**Requirements**
Every line of the data that contains the string "joints" must be copied.

**The data**
--------------------------------------------------
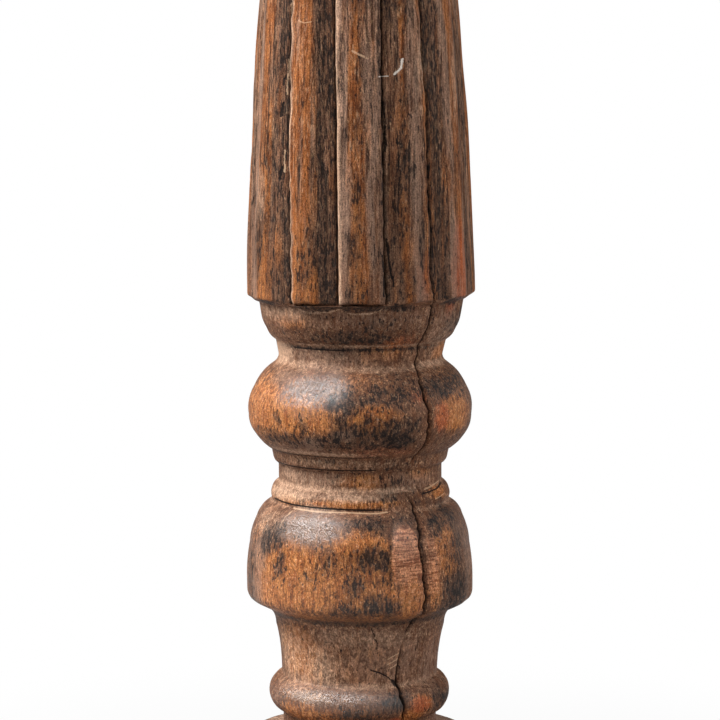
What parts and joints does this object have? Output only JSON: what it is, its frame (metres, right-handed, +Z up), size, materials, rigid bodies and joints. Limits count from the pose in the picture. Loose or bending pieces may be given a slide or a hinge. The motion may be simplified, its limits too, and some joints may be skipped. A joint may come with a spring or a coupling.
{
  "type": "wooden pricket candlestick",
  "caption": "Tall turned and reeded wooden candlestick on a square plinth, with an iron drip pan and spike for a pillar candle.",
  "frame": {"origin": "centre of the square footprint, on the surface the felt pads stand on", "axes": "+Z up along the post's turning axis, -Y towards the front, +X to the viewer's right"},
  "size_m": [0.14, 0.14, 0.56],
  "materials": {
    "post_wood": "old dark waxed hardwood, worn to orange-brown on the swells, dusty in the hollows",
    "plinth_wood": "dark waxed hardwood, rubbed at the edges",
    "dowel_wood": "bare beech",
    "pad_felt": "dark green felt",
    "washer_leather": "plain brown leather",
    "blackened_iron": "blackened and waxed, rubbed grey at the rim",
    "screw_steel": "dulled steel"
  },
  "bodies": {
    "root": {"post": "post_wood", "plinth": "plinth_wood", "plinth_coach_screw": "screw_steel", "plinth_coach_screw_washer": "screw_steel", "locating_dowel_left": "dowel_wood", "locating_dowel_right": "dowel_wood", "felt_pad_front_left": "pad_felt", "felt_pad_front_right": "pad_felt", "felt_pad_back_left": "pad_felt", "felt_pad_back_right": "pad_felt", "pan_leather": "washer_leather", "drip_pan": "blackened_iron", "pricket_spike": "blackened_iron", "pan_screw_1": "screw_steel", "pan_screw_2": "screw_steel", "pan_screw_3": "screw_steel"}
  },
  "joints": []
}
--------------------------------------------------
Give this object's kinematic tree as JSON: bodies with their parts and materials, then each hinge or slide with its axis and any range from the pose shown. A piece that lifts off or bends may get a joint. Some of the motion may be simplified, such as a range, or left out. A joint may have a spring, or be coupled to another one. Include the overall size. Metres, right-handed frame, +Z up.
--------------------------------------------------
**Right answer**
What parts and joints does this object have? Output only JSON: what it is, its frame (metres, right-handed, +Z up), size, materials, rigid bodies and joints. Limits count from the pose in the picture. Loose or bending pieces may be given a slide or a hinge. The motion may be simplified, its limits too, and some joints may be skipped. A joint may come with a spring or a coupling.
  "joints": []